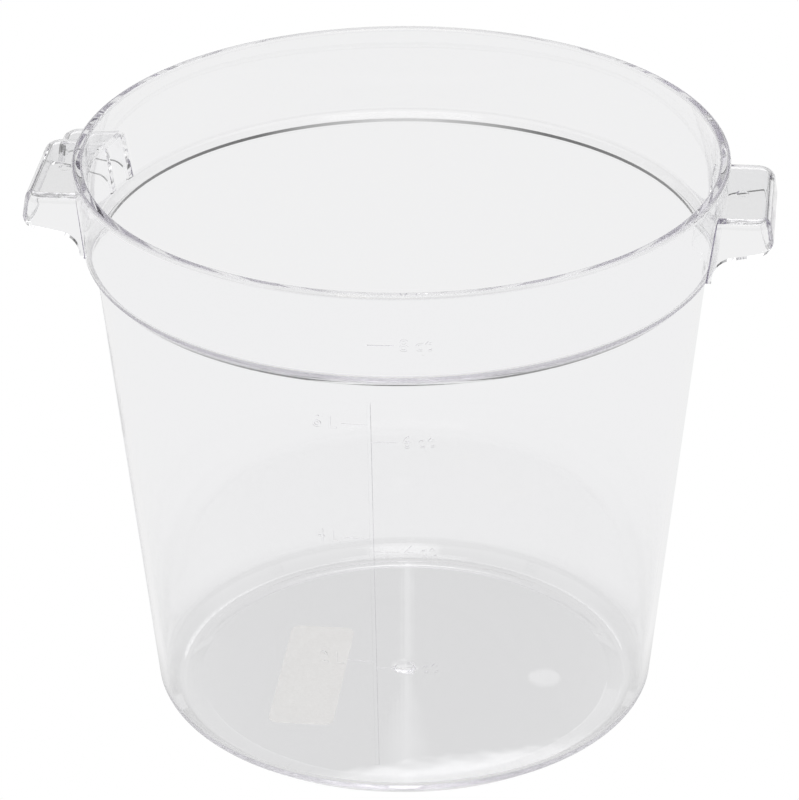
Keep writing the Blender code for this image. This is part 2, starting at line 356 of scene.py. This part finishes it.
def wall_radius(z):
    """Outer radius of the drafted wall below the shoulder at a height."""
    return collar_radius(z) - SHOULDER_STEP


def margin_corner(flat_radius, flat_z, inset):
    """Where the base's sloped margin meets the wall: radius and height."""
    rise = math.tan(BASE_SLOPE)
    lean = math.tan(DRAFT)
    radius = (wall_radius(flat_z) - inset - flat_radius * rise * lean) / (1 - rise * lean)
    return radius, flat_z + (radius - flat_radius) * rise


# Each corner: radius, height, fillet radius, fillet segments. They run up the inside from the
# middle of the floor, over the rim, and down the outside to the middle of the underside.
section = [
    (0, FLOOR_TOP_Z + BUTTON_HEIGHT, 0, 0),
    (BUTTON_RADIUS - BUTTON_EDGE, FLOOR_TOP_Z + BUTTON_HEIGHT, BUTTON_FILLET, 6),
    (BUTTON_RADIUS, FLOOR_TOP_Z, BUTTON_FILLET, 6),
    (FLOOR_FLAT_RADIUS, FLOOR_TOP_Z, FLOOR_FILLET, 6),
    (*margin_corner(FLOOR_FLAT_RADIUS, FLOOR_TOP_Z, WALL), INSIDE_MARGIN_FILLET, 10),
    (wall_radius(LEDGE_LOW_Z) - WALL, LEDGE_LOW_Z, LEDGE_FILLET, 6),
    (collar_radius(COLLAR_FOOT_Z) - COLLAR_WALL, LEDGE_TOP_Z, LEDGE_ROOT_FILLET, 8),
    (RIM_RADIUS - RIM_WIDTH, TUB_HEIGHT, RIM_INNER_FILLET, 8),
    (RIM_RADIUS, TUB_HEIGHT, RIM_OUTER_FILLET, 8),
    (collar_radius(COLLAR_FOOT_Z), COLLAR_FOOT_Z, COLLAR_FOOT_FILLET, 6),
    (wall_radius(SHOULDER_FOOT_Z), SHOULDER_FOOT_Z, SHOULDER_FOOT_FILLET, 6),
    (*margin_corner(BASE_FLAT_RADIUS, 0, 0), OUTSIDE_MARGIN_FILLET, 12),
    (BASE_FLAT_RADIUS, 0, BASE_SLOPE_RADIUS, 8),
    (FOOT_INNER, 0, RECESS_FILLET, 4),
    (FOOT_INNER - RECESS_SLOPE_WIDTH, FOOT_HEIGHT, RECESS_FILLET, 4),
    (GATE_RADIUS, FOOT_HEIGHT, GATE_FILLET, 3),
    (GATE_RADIUS - GATE_HEIGHT, FOOT_HEIGHT - GATE_HEIGHT, GATE_FILLET, 3),
    (0, FOOT_HEIGHT - GATE_HEIGHT, 0, 0),
]


def spun(corners, steps):
    """A bmesh turned about Z from (radius, z, fillet, segments) corners."""
    made = bmesh.new()
    verts = [made.verts.new((corner[0], 0, corner[1])) for corner in corners]
    edges = [made.edges.new(pair) for pair in zip(verts, verts[1:])]
    bmesh.ops.spin(made, geom=verts + edges, cent=(0, 0, 0), axis=(0, 0, 1),
                   angle=2 * math.pi, steps=steps, use_merge=True)
    bmesh.ops.remove_doubles(made, verts=made.verts, dist=SAME)
    bmesh.ops.recalc_face_normals(made, faces=made.faces)
    for index, (radius, z, fillet, segments) in enumerate(corners):
        if not fillet:
            continue
        before = Vector((corners[index - 1][0] - radius, corners[index - 1][1] - z))
        after = Vector((corners[index + 1][0] - radius, corners[index + 1][1] - z))
        width = fillet / math.tan(before.angle(after) / 2)
        ring = [
            edge for edge in made.edges
            if all(abs(v.co.z - z) < SAME and abs(v.co.xy.length - radius) < SAME
                   for v in edge.verts)
        ]
        bmesh.ops.bevel(made, geom=ring, offset=width, offset_type="OFFSET",
                        segments=segments, profile=0.5, affect="EDGES", material=-1)
    return made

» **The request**
Write the material out again word for word.

» **Exercise solution**
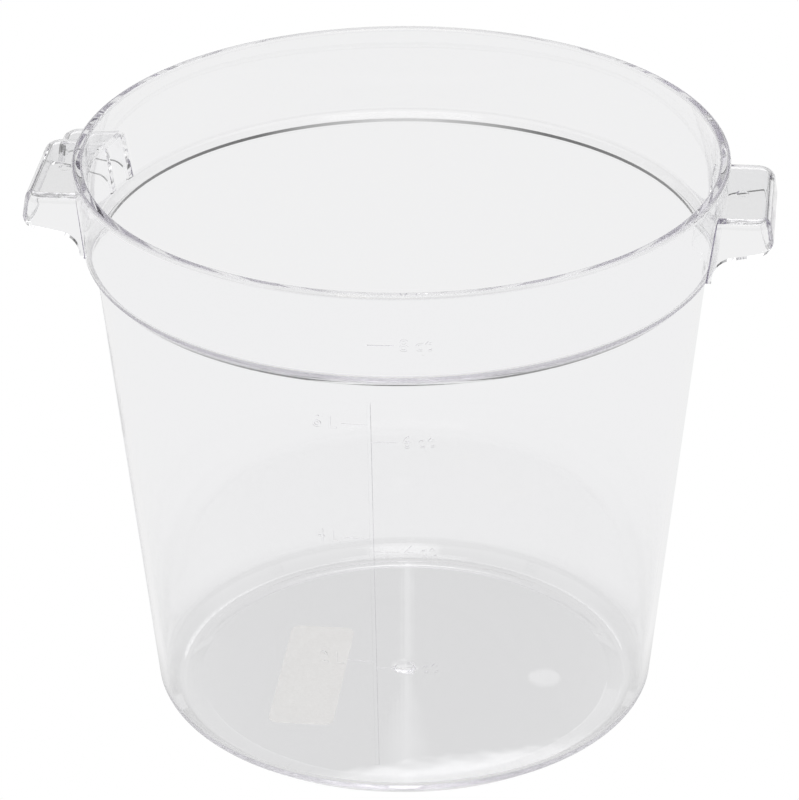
Keep writing the Blender code for this image. This is part 2, starting at line 356 of scene.py. This part finishes it.
def wall_radius(z):
    """Outer radius of the drafted wall below the shoulder at a height."""
    return collar_radius(z) - SHOULDER_STEP


def margin_corner(flat_radius, flat_z, inset):
    """Where the base's sloped margin meets the wall: radius and height."""
    rise = math.tan(BASE_SLOPE)
    lean = math.tan(DRAFT)
    radius = (wall_radius(flat_z) - inset - flat_radius * rise * lean) / (1 - rise * lean)
    return radius, flat_z + (radius - flat_radius) * rise


# Each corner: radius, height, fillet radius, fillet segments. They run up the inside from the
# middle of the floor, over the rim, and down the outside to the middle of the underside.
section = [
    (0, FLOOR_TOP_Z + BUTTON_HEIGHT, 0, 0),
    (BUTTON_RADIUS - BUTTON_EDGE, FLOOR_TOP_Z + BUTTON_HEIGHT, BUTTON_FILLET, 6),
    (BUTTON_RADIUS, FLOOR_TOP_Z, BUTTON_FILLET, 6),
    (FLOOR_FLAT_RADIUS, FLOOR_TOP_Z, FLOOR_FILLET, 6),
    (*margin_corner(FLOOR_FLAT_RADIUS, FLOOR_TOP_Z, WALL), INSIDE_MARGIN_FILLET, 10),
    (wall_radius(LEDGE_LOW_Z) - WALL, LEDGE_LOW_Z, LEDGE_FILLET, 6),
    (collar_radius(COLLAR_FOOT_Z) - COLLAR_WALL, LEDGE_TOP_Z, LEDGE_ROOT_FILLET, 8),
    (RIM_RADIUS - RIM_WIDTH, TUB_HEIGHT, RIM_INNER_FILLET, 8),
    (RIM_RADIUS, TUB_HEIGHT, RIM_OUTER_FILLET, 8),
    (collar_radius(COLLAR_FOOT_Z), COLLAR_FOOT_Z, COLLAR_FOOT_FILLET, 6),
    (wall_radius(SHOULDER_FOOT_Z), SHOULDER_FOOT_Z, SHOULDER_FOOT_FILLET, 6),
    (*margin_corner(BASE_FLAT_RADIUS, 0, 0), OUTSIDE_MARGIN_FILLET, 12),
    (BASE_FLAT_RADIUS, 0, BASE_SLOPE_RADIUS, 8),
    (FOOT_INNER, 0, RECESS_FILLET, 4),
    (FOOT_INNER - RECESS_SLOPE_WIDTH, FOOT_HEIGHT, RECESS_FILLET, 4),
    (GATE_RADIUS, FOOT_HEIGHT, GATE_FILLET, 3),
    (GATE_RADIUS - GATE_HEIGHT, FOOT_HEIGHT - GATE_HEIGHT, GATE_FILLET, 3),
    (0, FOOT_HEIGHT - GATE_HEIGHT, 0, 0),
]


def spun(corners, steps):
    """A bmesh turned about Z from (radius, z, fillet, segments) corners."""
    made = bmesh.new()
    verts = [made.verts.new((corner[0], 0, corner[1])) for corner in corners]
    edges = [made.edges.new(pair) for pair in zip(verts, verts[1:])]
    bmesh.ops.spin(made, geom=verts + edges, cent=(0, 0, 0), axis=(0, 0, 1),
                   angle=2 * math.pi, steps=steps, use_merge=True)
    bmesh.ops.remove_doubles(made, verts=made.verts, dist=SAME)
    bmesh.ops.recalc_face_normals(made, faces=made.faces)
    for index, (radius, z, fillet, segments) in enumerate(corners):
        if not fillet:
            continue
        before = Vector((corners[index - 1][0] - radius, corners[index - 1][1] - z))
        after = Vector((corners[index + 1][0] - radius, corners[index + 1][1] - z))
        width = fillet / math.tan(before.angle(after) / 2)
        ring = [
            edge for edge in made.edges
            if all(abs(v.co.z - z) < SAME and abs(v.co.xy.length - radius) < SAME
                   for v in edge.verts)
        ]
        bmesh.ops.bevel(made, geom=ring, offset=width, offset_type="OFFSET",
                        segments=segments, profile=0.5, affect="EDGES", material=-1)
    return made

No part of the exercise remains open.